Dans le secteur du bâtiment, l’argument numéro un est celui de la capacité physique. On pense qu’il s’agit de métiers physiques, et que les femmes ne peuvent par exemple pas porter de charges lourdes. Tout cela a été balayé d’un revers de la main par les professionnelles avec qui j’ai pu échanger. Certes, ce sont des métiers majoritairement manuels mais dire qu’il y a un frein physique, c’est une construction sociétale, presque historique, dans la dévalorisation des métiers du bâtiment. Ce premier préjugé repose sur la vision qu’on avait de ces activités il y a 20 ou 30 ans. Pour vous donner un exemple simple : pourquoi fait-on une différence entre un plombier qui porte un chauffe-eau de 60-80 kilos et une aide-soignante qui soulève une personne âgée, inerte, qui peut faire de 50 à 100 kilos ? En réalité, les femmes sont toutes aussi capables que les hommes d’exercer des métiers considérés comme étant physiques.

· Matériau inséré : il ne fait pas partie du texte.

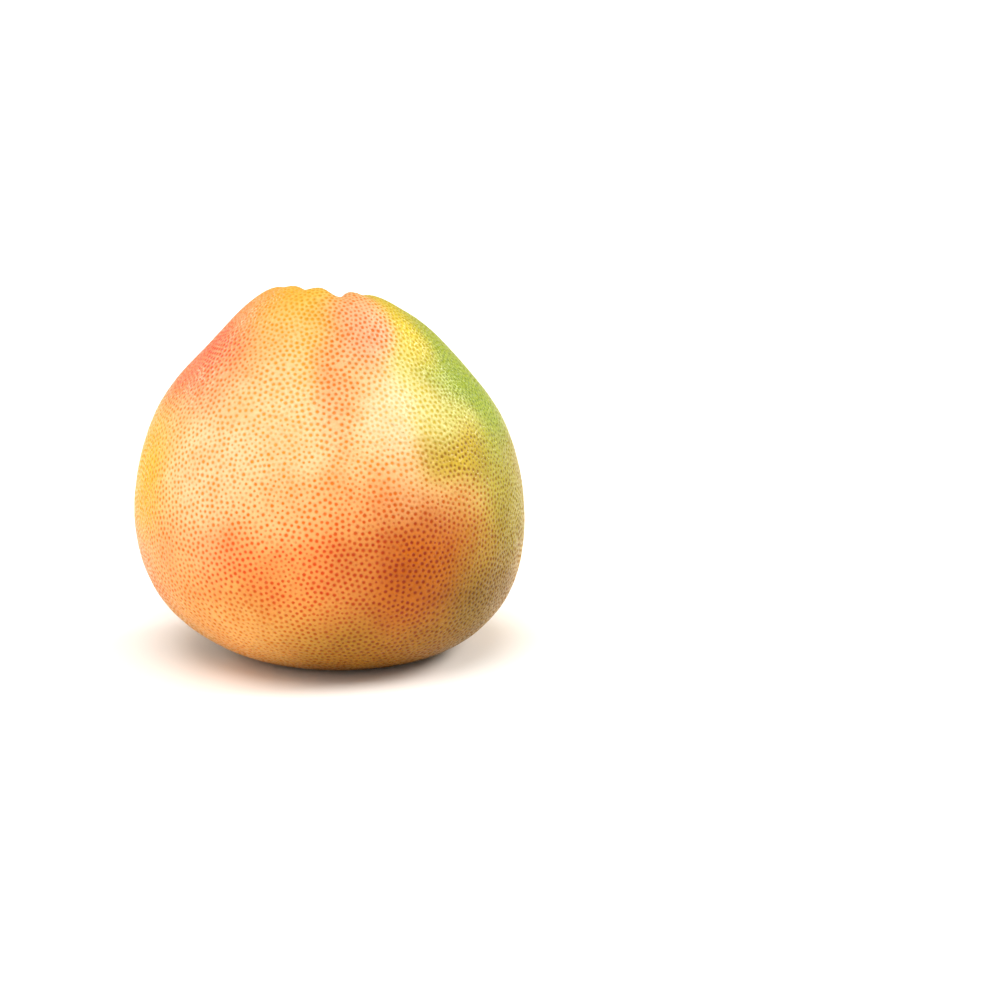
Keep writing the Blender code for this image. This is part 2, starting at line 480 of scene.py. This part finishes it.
def add_layer(mesh, name, kind, domain, values):
    """Stores values on the mesh, for the material to read."""
    layer = mesh.attributes.new(name, kind, domain)
    field = "color" if kind == "FLOAT_COLOR" else "vector"
    layer.data.foreach_set(field, np.ascontiguousarray(values, np.float32).reshape(-1))


def fruit_mesh(skin, surface):
    """The skin as a mesh, with its colours, its map, and where each corner lies from its gland."""
    random = np.random.default_rng(SEED + 1)
    places = pressed_in(skin, surface, random)
    mesh = bpy.data.meshes.new("pomelo_skin")
    mesh.from_pydata(places.tolist(), [], skin.faces)
    mesh.shade_smooth()

    opaque = np.ones((len(places), 1))
    ground, dots = tones_at(skin.places, surface)
    add_layer(mesh, "ground", "FLOAT_COLOR", "POINT", np.hstack((ground, opaque)))
    add_layer(mesh, "dots", "FLOAT_COLOR", "POINT", np.hstack((dots, opaque)))

    lengths = np.array([len(face) for face in skin.faces])
    corners = np.concatenate(skin.faces)
    owners = np.repeat(skin.owners, lengths)
    low, high = np.where(skin.large[:, None], LARGE_DOT, SMALL_DOT).T
    radius = random.uniform(low, high)
    off = (skin.places[corners] - skin.places[owners]) / radius[owners][:, None]
    add_layer(mesh, "from_gland", "FLOAT_VECTOR", "CORNER", off)

    vary = random.random((skin.gland_count, 4))
    strong = random.uniform(*LARGE_DOT_STRENGTH, len(vary))
    weak = random.uniform(*SMALL_DOT_STRENGTH, len(vary))
    vary[:, 0] = np.where(skin.large, strong, weak)
    add_layer(mesh, "gland_vary", "FLOAT_COLOR", "FACE", vary[skin.owners])

    from_middle = skin.places - MIDDLE
    starts = np.concatenate(((0,), np.cumsum(lengths)[:-1]))
    centres = np.add.reduceat(from_middle[corners], starts) / lengths[:, None]
    uv = mesh.uv_layers.new(name="OFBake")
    flat = box_map(from_middle[corners], np.repeat(centres, lengths, axis=0))
    uv.uv.foreach_set("vector", np.ascontiguousarray(flat, np.float32).reshape(-1))
    return mesh


# ---------------------------------------------------------------- the peel's material

# The range that most of a noise's values lie in.
NOISE_RANGE = (0.3, 0.7)

# How fine the peel's patterns are, in features a metre.
BLOTCHES = 70.0
GLOSS_PATCHES = 240.0
SPOKE_BENDS = 300.0
RIPPLES = 420.0
RING_BENDS = 500.0
GRAIN = 1100.0
FINE_GRAIN = 1500.0
DOT_OUTLINE = 1900.0

# A dot's core and its halo: where each starts to fade and where it ends, in dot radii, and its strength.
DOT_CORE = (0.38, 1.25, 0.80)
DOT_HALO = (0.60, 1.80, 0.20)
DOT_WOBBLE = 0.16

# Where the blotches and the grain start to show in their noise and are full, how strongly the blotches
# show, what the grain multiplies the ground by, and the gloss.
BLOTCH_RANGE = (0.38, 0.70)
GRAIN_RANGE = (0.35, 0.70)
BLOTCH_STRENGTH = 0.32
GRAIN_TINT = (1.10, 1.14, 1.30, 1.0)
ROUGHNESS = (0.25, 0.35)
ROUGHER_DOTS = 0.08

# The bump: the height of a pit, where its wall starts and ends, in dot radii, and how high the other
# patterns are beside it.
BUMP_HEIGHT = 0.00020
PIT_WALL = (0.1, 1.4)
RIPPLE_HEIGHT = 3.0
FINE_HEIGHT = 0.35
GROOVE_HEIGHT = 2.0

# The stem scar's grooves, as shares of its reach: where its spokes start and end, and where the ring
# round its edge rises and falls.
SPOKES_START = (0.22, 0.40)
SPOKES_END = (0.70, 0.80)
RING_RISE = (0.84, 0.96)
RING_FALL = (1.00, 1.16)
RING_WOBBLE = 0.0005
SPOKE_WOBBLE = 0.25
GROOVE_STRENGTH = 0.75


class Graph:
    """Adds nodes to a material and joins them up."""

    def __init__(self, name):
        self.material = bpy.data.materials.new(name)
        self.material.use_nodes = True
        self.tree = self.material.node_tree
        self.shader = self.tree.nodes["Principled BSDF"]

    def add(self, kind, settings=None, inputs=None):
        node = self.tree.nodes.new("ShaderNode" + kind)
        for name, value in (settings or {}).items():
            setattr(node, name, value)
        for name, value in (inputs or {}).items():
            self.put(node.inputs[name], value)
        return node

    def put(self, socket, value):
        if isinstance(value, bpy.types.NodeSocket):
            self.tree.links.new(value, socket)
        else:
            socket.default_value = value

    def attribute(self, name, output):
        return self.add("Attribute", {"attribute_name": name}).outputs[output]

    def math(self, operation, first, second=0.0, third=0.0):
        node = self.add("Math", {"operation": operation})
        for socket, value in zip(node.inputs, (first, second, third)):
            self.put(socket, value)
        return node.outputs[0]

    def length(self, vector):
        return self.add("VectorMath", {"operation": "LENGTH"}, {0: vector}).outputs["Value"]

    def spread(self, value, start, end, low, high, smooth=False):
        """Turns start to end into low to high, and holds it there on either side."""
        kind = "SMOOTHSTEP" if smooth else "LINEAR"
        node = self.add("MapRange", {"interpolation_type": kind})
        names = ("Value", "From Min", "From Max", "To Min", "To Max")
        for name, given in zip(names, (value, start, end, low, high)):
            self.put(node.inputs[name], given)
        return node.outputs[0]

    def noise(self, place, scale, detail=2.0, roughness=0.5):
        inputs = {"Vector": place, "Scale": scale, "Detail": detail, "Roughness": roughness}
        return self.add("TexNoise", None, inputs).outputs["Fac"]

    def mix(self, share, first, second, blend="MIX"):
        node = self.add("Mix", {"data_type": "RGBA", "blend_type": blend})
        self.put(node.inputs["Factor"], share)
        self.put(node.inputs[6], first)
        self.put(node.inputs[7], second)
        return node.outputs[2]


def scar_grooves(g, place, stem):
    """How deep the stem scar's grooves are at a place: a ring round its edge, and spokes inside that."""
    off = g.add("VectorMath", {"operation": "SUBTRACT"}, {0: place, 1: tuple(stem)}).outputs["Vector"]
    wobble = g.spread(g.noise(place, RING_BENDS), *NOISE_RANGE, -RING_WOBBLE, RING_WOBBLE)
    radius = g.math("ADD", g.length(off), wobble)
    sides = g.add("SeparateXYZ", None, {"Vector": off})
    turn = g.math("ARCTAN2", sides.outputs["Y"], sides.outputs["X"])
    wobble = g.spread(g.noise(place, SPOKE_BENDS), *NOISE_RANGE, -SPOKE_WOBBLE, SPOKE_WOBBLE)
    wave = g.math("SINE", g.math("MULTIPLY", g.math("ADD", turn, wobble), SCAR_SPOKES))
    spokes = g.spread(wave, -0.2, 0.9, 0.0, 1.0)

    def edge(ends, low, high, smooth=False):
        return g.spread(radius, ends[0] * SCAR_REACH, ends[1] * SCAR_REACH, low, high, smooth)

    spokes = g.math("MULTIPLY", spokes, edge(SPOKES_START, 0.0, 1.0))
    spokes = g.math("MULTIPLY", spokes, edge(SPOKES_END, 1.0, 0.0))
    ring = g.math("MULTIPLY", edge(RING_RISE, 0.0, 1.0, True), edge(RING_FALL, 1.0, 0.0, True))
    return g.math("MAXIMUM", spokes, ring)


def peel_material(stem):
    """Ground and dots, blotches and grain, uneven gloss, and a bump for the pits, grain and grooves."""
    g = Graph("peel")
    place = g.add("TexCoord").outputs["Object"]
    vary = g.add("SeparateColor", None, {"Color": g.attribute("gland_vary", "Color")})
    from_gland = g.length(g.attribute("from_gland", "Vector"))
    wobble = g.spread(g.noise(place, DOT_OUTLINE, 1.0), 0.0, 1.0, -DOT_WOBBLE, DOT_WOBBLE)
    distance = g.math("ADD", from_gland, wobble)
    core = g.spread(distance, *DOT_CORE, 0.0, smooth=True)
    halo = g.spread(distance, *DOT_HALO, 0.0, smooth=True)
    dot = g.math("MULTIPLY", g.math("ADD", core, halo), vary.outputs["Red"])

    ground = g.attribute("ground", "Color")
    blotches = g.spread(g.noise(place, BLOTCHES, 4.0, 0.6), *BLOTCH_RANGE, 0.0, BLOTCH_STRENGTH)
    ground = g.mix(blotches, ground, g.attribute("dots", "Color"))
    grain = g.spread(g.noise(place, GRAIN, 3.0, 0.6), *GRAIN_RANGE, 0.0, 1.0)
    ground = g.mix(grain, ground, GRAIN_TINT, "MULTIPLY")
    colour = g.mix(dot, ground, g.attribute("dots", "Color"))
    groove = scar_grooves(g, place, stem)
    colour = g.mix(g.math("MULTIPLY", groove, GROOVE_STRENGTH), colour, SCAR_DARK)
    g.put(g.shader.inputs["Base Color"], colour)

    rough = g.spread(g.noise(place, GLOSS_PATCHES, 3.0), *NOISE_RANGE, *ROUGHNESS)
    g.put(g.shader.inputs["Roughness"], g.math("ADD", rough, g.math("MULTIPLY", dot, ROUGHER_DOTS)))
    pit = g.spread(from_gland, *PIT_WALL, 0.0, 1.0, smooth=True)
    ripple = g.math("MULTIPLY", g.noise(place, RIPPLES, 1.0), RIPPLE_HEIGHT)
    fine = g.math("MULTIPLY", g.noise(place, FINE_GRAIN, 2.0), FINE_HEIGHT)
    height = g.math("ADD", g.math("ADD", pit, ripple), fine)
    height = g.math("SUBTRACT", height, g.math("MULTIPLY", groove, GROOVE_HEIGHT))
    bump = g.add("Bump", None, {"Strength": 1.0, "Distance": BUMP_HEIGHT, "Height": height})
    g.put(g.shader.inputs["Normal"], bump.outputs["Normal"])

    g.shader.inputs["Metallic"].default_value = 0.0
    g.shader.inputs["IOR"].default_value = 1.25
    g.shader.inputs["Subsurface Weight"].default_value = 0.05
    g.shader.inputs["Subsurface Radius"].default_value = (1.0, 0.35, 0.15)
    g.shader.inputs["Subsurface Scale"].default_value = 0.002
    return g.material


# ---------------------------------------------------------------- floor, light and camera

def plain_material(name, colour, roughness):
    material = bpy.data.materials.new(name)
    material.use_nodes = True
    shader = material.node_tree.nodes["Principled BSDF"]
    shader.inputs["Base Color"].default_value = colour
    shader.inputs["Roughness"].default_value = roughness
    return material


def make_floor():
    bpy.ops.mesh.primitive_circle_add(vertices=64, radius=FLOOR_RADIUS, fill_type="NGON")
    floor = bpy.context.object
    floor.name = "floor"
    floor.data.materials.append(plain_material("pale_floor", FLOOR_COLOUR, FLOOR_ROUGHNESS))


def make_light(name, bearing, elevation, width, strength):
    """A far, soft light: where it stands, how many degrees of the sky it fills, and its strength."""
    light = bpy.data.lights.new(name, "SUN")
    light.energy, light.angle = strength, math.radians(width)
    lamp = bpy.data.objects.new(name, light)
    lamp.rotation_euler = (0.0, math.radians(90.0 - elevation), math.radians(bearing))
    bpy.context.scene.collection.objects.link(lamp)


def make_world():
    """White all round as a backdrop, and dimmer as a light, so that the far lights model the fruit."""
    world = bpy.data.worlds.new("studio")
    world.use_nodes = True
    tree = world.node_tree
    background = tree.nodes["Background"]
    background.inputs["Color"].default_value = (1.0, 1.0, 1.0, 1.0)
    path = tree.nodes.new("ShaderNodeLightPath")
    strength = tree.nodes.new("ShaderNodeMapRange")
    strength.inputs["To Min"].default_value = SKY_LIGHT
    strength.inputs["To Max"].default_value = SKY_BACKDROP
    tree.links.new(path.outputs["Is Camera Ray"], strength.inputs["Value"])
    tree.links.new(strength.outputs["Result"], background.inputs["Strength"])
    bpy.context.scene.world = world


def make_camera():
    centre = Vector((0.0, 0.0, 0.5 * HEIGHT))
    level = math.cos(CAMERA_ELEVATION)
    sine, cosine = math.sin(CAMERA_AZIMUTH), math.cos(CAMERA_AZIMUTH)
    back = Vector((sine * level, -cosine * level, math.sin(CAMERA_ELEVATION)))
    across = Vector((cosine, sine, 0.0))
    up = back.cross(across)
    data = bpy.data.cameras.new("camera")
    data.lens = CAMERA_LENS
    data.clip_end = 50.0
    camera = bpy.data.objects.new("camera", data)
    camera.location = centre + CAMERA_DISTANCE * back
    aim = centre + FRUIT_LEFT_OF_VIEW * across - FRUIT_ABOVE_VIEW * up
    camera.rotation_euler = (aim - camera.location).to_track_quat("-Z", "Y").to_euler()
    bpy.context.scene.collection.objects.link(camera)
    bpy.context.scene.camera = camera


def make_studio():
    make_floor()
    make_world()
    for light in LIGHTS:
        make_light(*light)
    make_camera()
    bpy.context.scene.view_settings.view_transform = "Standard"


def main():
    surface = Surface(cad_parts["pomelo"])
    skin = Skin(surface)
    skin.smoothed(SMOOTHING_ROUNDS)
    fruit = bpy.data.objects.new("pomelo_fruit", fruit_mesh(skin, surface))
    bpy.context.scene.collection.objects.link(fruit)
    fruit.data.materials.append(peel_material(surface.stem))
    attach(fruit, "root")
    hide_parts("pomelo")
    make_studio()


main()
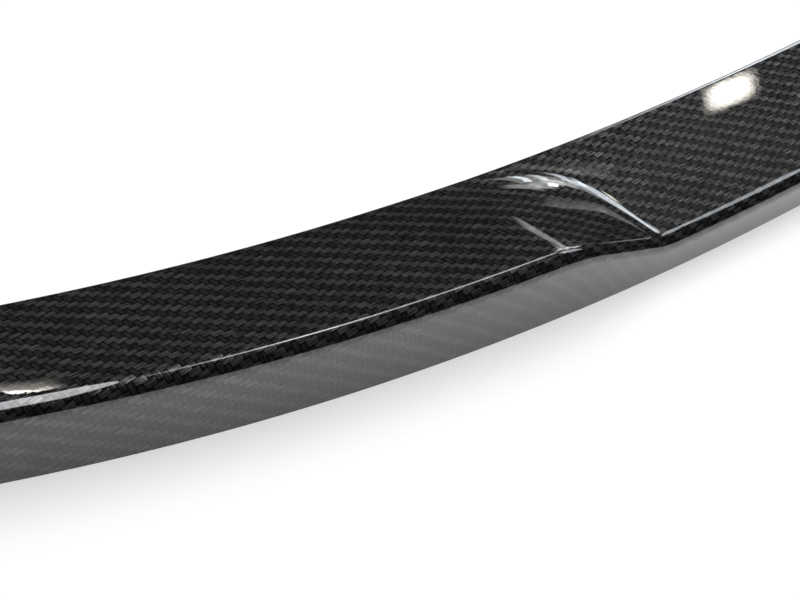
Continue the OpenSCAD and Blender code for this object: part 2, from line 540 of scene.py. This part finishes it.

Il y a aussi le côté manuel : est-ce qu’une femme va savoir faire tel ou tel geste professionnel ? On doute encore qu’une femme puisse le faire. Intuitivement, on pense à un homme quand on pense à un ouvrier du BTP. C’est tellement ancré dans l’imaginaire qu’on a du mal à imaginer qu’une femme exerce ces fonctions… alors que c’est totalement possible !

Mais il existe aussi des considérations plus virulentes, sur la place de la femme. Certains pensent encore qu’une femme n’a pas à se trouver sur un chantier mais plutôt à la maison… C’est totalement inacceptable d’entendre ça. »

  • De la même manière, quels sont les freins à la reconversion des femmes vers un métier du BTP ?

Romain Bérodier : « Ce sont des stéréotypes véritablement liés à la société. Par exemple, on pense que ce sont des voies garages : c’est faux. On pense que ce sont des métiers pénibles et physiques : c’est également faux. Les professionnels du BTP sont également catégorisés comme des travailleurs fainéants et sans esprit de logique. Encore une fois, c’est faux. Ces métiers manuels travaillent par définition la partie cognitive et la partie manuelle. C’est ce qui fait la richesse de ce secteur. Un professionnel peut savoir comment installer un réseau électrique mais sans réflexion derrière, le travail sera mal fait. 

Dans l’imaginaire collectif la personne en reconversion, c’est un actif de 40 ans qui veut ouvrir son propre commerce. C’est un cliché qui ne dépeint pas exactement ce qu’est la reconversion. 

Dans la réalité, les profils sont complètement différents. Soit il s’agit d’un jeune d’une vingtaine d’années, qui a décroché scolairement ou a obtenu un premier diplôme et exercé quelques années, sans épanouissement. Aujourd’hui, ce type de personne cherche un métier rémunérateur, concret et stable

On rencontre aussi un second profil de trentenaire, qui a exercé un premier métier pendant longtemps et qui fait face à un moment charnière dans sa vie. Cette personne a des projets de vie et souhaite changer de voie professionnelle avant de concrétiser tous ses projets. »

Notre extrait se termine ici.